### Set task
The listing beneath should be written out in full, exactly as shown.

### Source material
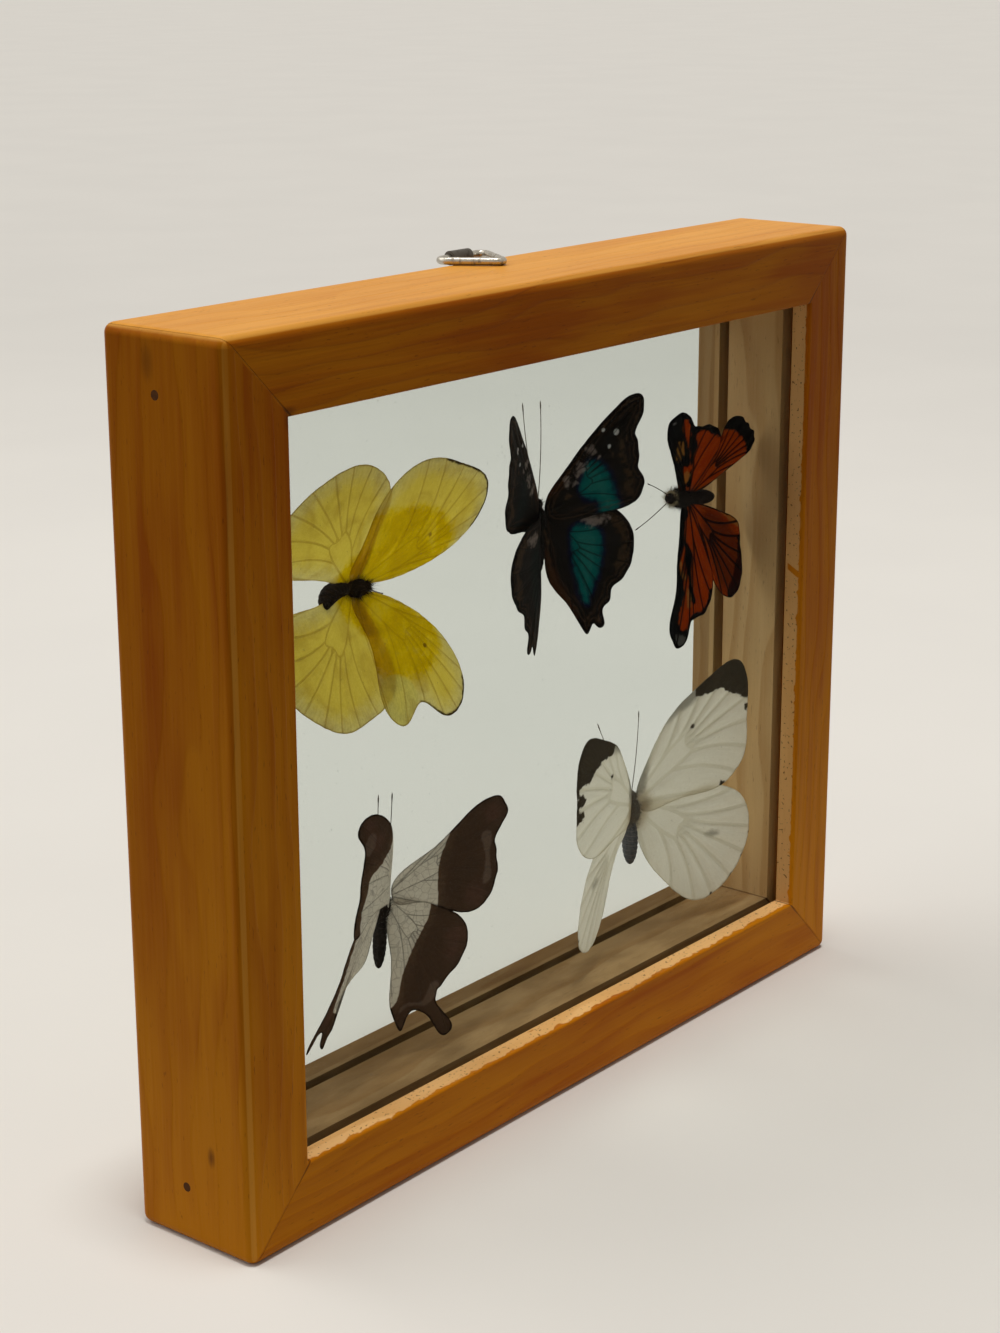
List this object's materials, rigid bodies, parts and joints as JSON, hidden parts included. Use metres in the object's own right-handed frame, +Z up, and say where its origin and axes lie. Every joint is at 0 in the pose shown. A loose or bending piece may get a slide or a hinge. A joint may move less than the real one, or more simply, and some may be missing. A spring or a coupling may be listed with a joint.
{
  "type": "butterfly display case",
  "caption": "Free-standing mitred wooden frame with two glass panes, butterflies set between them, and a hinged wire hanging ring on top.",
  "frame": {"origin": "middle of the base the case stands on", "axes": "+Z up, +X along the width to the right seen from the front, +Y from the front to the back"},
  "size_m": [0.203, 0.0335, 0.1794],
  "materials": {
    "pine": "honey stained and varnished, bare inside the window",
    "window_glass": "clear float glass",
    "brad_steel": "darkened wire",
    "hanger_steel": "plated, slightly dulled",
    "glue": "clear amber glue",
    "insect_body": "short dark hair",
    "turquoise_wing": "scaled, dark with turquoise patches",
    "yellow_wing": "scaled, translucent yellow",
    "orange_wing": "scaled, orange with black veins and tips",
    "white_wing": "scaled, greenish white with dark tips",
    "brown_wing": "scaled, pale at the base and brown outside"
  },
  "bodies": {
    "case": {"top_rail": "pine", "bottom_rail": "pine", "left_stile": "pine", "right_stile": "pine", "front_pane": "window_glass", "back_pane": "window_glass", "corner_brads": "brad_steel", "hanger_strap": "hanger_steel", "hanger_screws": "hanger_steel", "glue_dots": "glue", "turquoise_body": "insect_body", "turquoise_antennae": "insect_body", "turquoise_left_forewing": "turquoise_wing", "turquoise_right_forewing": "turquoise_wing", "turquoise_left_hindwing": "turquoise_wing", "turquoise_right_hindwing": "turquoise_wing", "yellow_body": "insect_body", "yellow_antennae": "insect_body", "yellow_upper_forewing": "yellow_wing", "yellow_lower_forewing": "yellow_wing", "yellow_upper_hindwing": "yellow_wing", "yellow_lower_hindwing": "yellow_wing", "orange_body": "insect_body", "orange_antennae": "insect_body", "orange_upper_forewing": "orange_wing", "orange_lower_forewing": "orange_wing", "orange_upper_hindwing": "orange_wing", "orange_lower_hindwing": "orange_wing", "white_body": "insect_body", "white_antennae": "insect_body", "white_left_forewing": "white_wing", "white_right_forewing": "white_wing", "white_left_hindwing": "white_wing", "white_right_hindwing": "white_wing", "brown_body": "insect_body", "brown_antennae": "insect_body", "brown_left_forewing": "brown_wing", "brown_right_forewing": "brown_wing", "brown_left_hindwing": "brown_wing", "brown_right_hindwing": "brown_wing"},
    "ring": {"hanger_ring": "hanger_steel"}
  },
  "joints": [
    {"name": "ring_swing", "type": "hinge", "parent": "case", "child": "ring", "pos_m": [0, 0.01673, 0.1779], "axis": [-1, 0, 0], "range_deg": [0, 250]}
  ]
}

### Output below
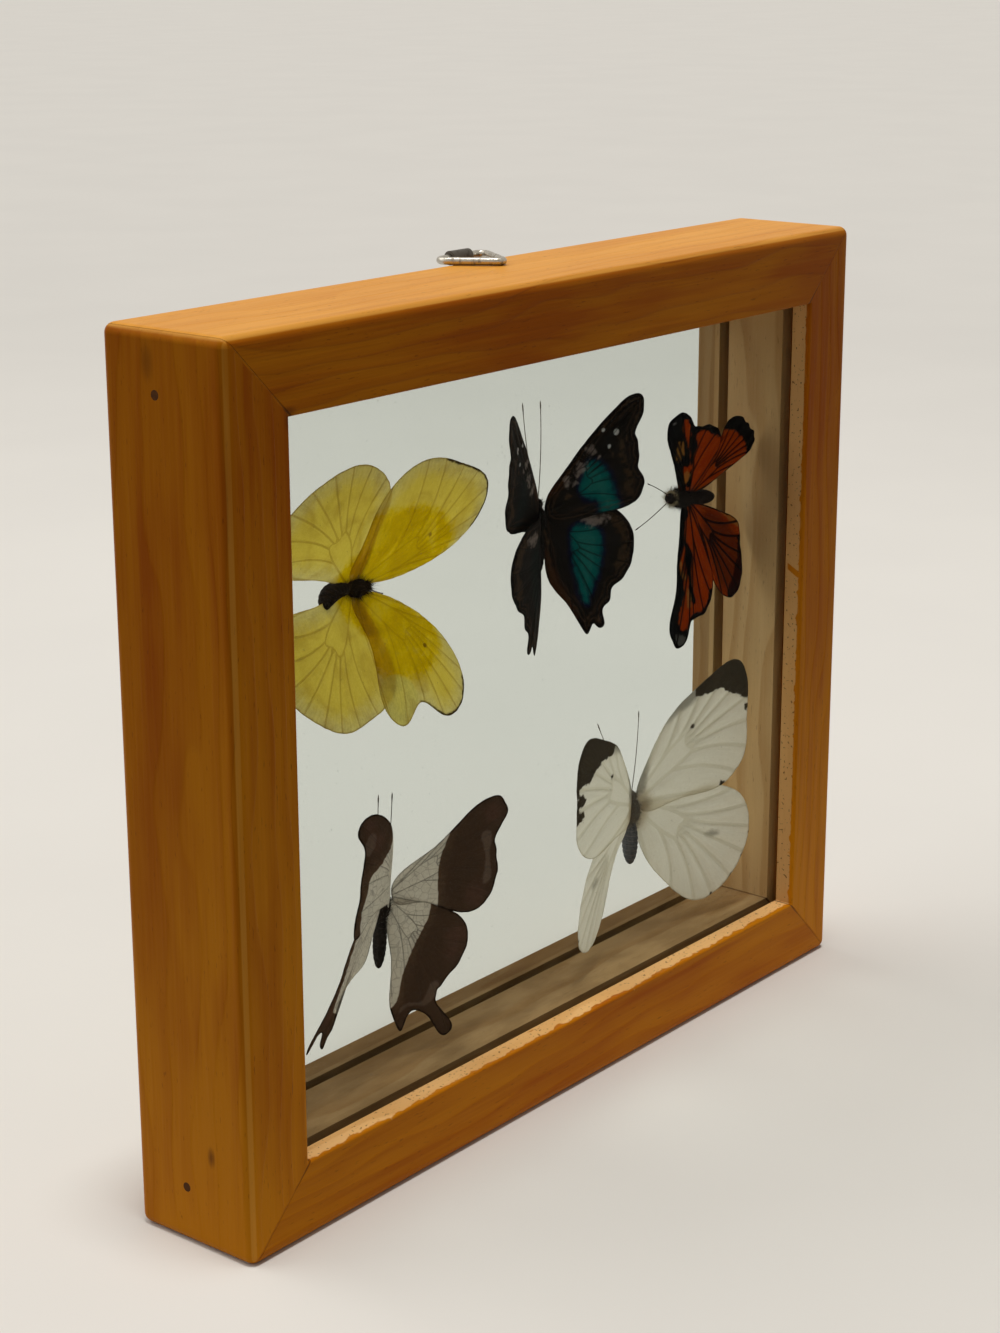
List this object's materials, rigid bodies, parts and joints as JSON, hidden parts included. Use metres in the object's own right-handed frame, +Z up, and say where its origin and axes lie. Every joint is at 0 in the pose shown. A loose or bending piece may get a slide or a hinge. A joint may move less than the real one, or more simply, and some may be missing. A spring or a coupling may be listed with a joint.
{
  "type": "butterfly display case",
  "caption": "Free-standing mitred wooden frame with two glass panes, butterflies set between them, and a hinged wire hanging ring on top.",
  "frame": {"origin": "middle of the base the case stands on", "axes": "+Z up, +X along the width to the right seen from the front, +Y from the front to the back"},
  "size_m": [0.203, 0.0335, 0.1794],
  "materials": {
    "pine": "honey stained and varnished, bare inside the window",
    "window_glass": "clear float glass",
    "brad_steel": "darkened wire",
    "hanger_steel": "plated, slightly dulled",
    "glue": "clear amber glue",
    "insect_body": "short dark hair",
    "turquoise_wing": "scaled, dark with turquoise patches",
    "yellow_wing": "scaled, translucent yellow",
    "orange_wing": "scaled, orange with black veins and tips",
    "white_wing": "scaled, greenish white with dark tips",
    "brown_wing": "scaled, pale at the base and brown outside"
  },
  "bodies": {
    "case": {"top_rail": "pine", "bottom_rail": "pine", "left_stile": "pine", "right_stile": "pine", "front_pane": "window_glass", "back_pane": "window_glass", "corner_brads": "brad_steel", "hanger_strap": "hanger_steel", "hanger_screws": "hanger_steel", "glue_dots": "glue", "turquoise_body": "insect_body", "turquoise_antennae": "insect_body", "turquoise_left_forewing": "turquoise_wing", "turquoise_right_forewing": "turquoise_wing", "turquoise_left_hindwing": "turquoise_wing", "turquoise_right_hindwing": "turquoise_wing", "yellow_body": "insect_body", "yellow_antennae": "insect_body", "yellow_upper_forewing": "yellow_wing", "yellow_lower_forewing": "yellow_wing", "yellow_upper_hindwing": "yellow_wing", "yellow_lower_hindwing": "yellow_wing", "orange_body": "insect_body", "orange_antennae": "insect_body", "orange_upper_forewing": "orange_wing", "orange_lower_forewing": "orange_wing", "orange_upper_hindwing": "orange_wing", "orange_lower_hindwing": "orange_wing", "white_body": "insect_body", "white_antennae": "insect_body", "white_left_forewing": "white_wing", "white_right_forewing": "white_wing", "white_left_hindwing": "white_wing", "white_right_hindwing": "white_wing", "brown_body": "insect_body", "brown_antennae": "insect_body", "brown_left_forewing": "brown_wing", "brown_right_forewing": "brown_wing", "brown_left_hindwing": "brown_wing", "brown_right_hindwing": "brown_wing"},
    "ring": {"hanger_ring": "hanger_steel"}
  },
  "joints": [
    {"name": "ring_swing", "type": "hinge", "parent": "case", "child": "ring", "pos_m": [0, 0.01673, 0.1779], "axis": [-1, 0, 0], "range_deg": [0, 250]}
  ]
}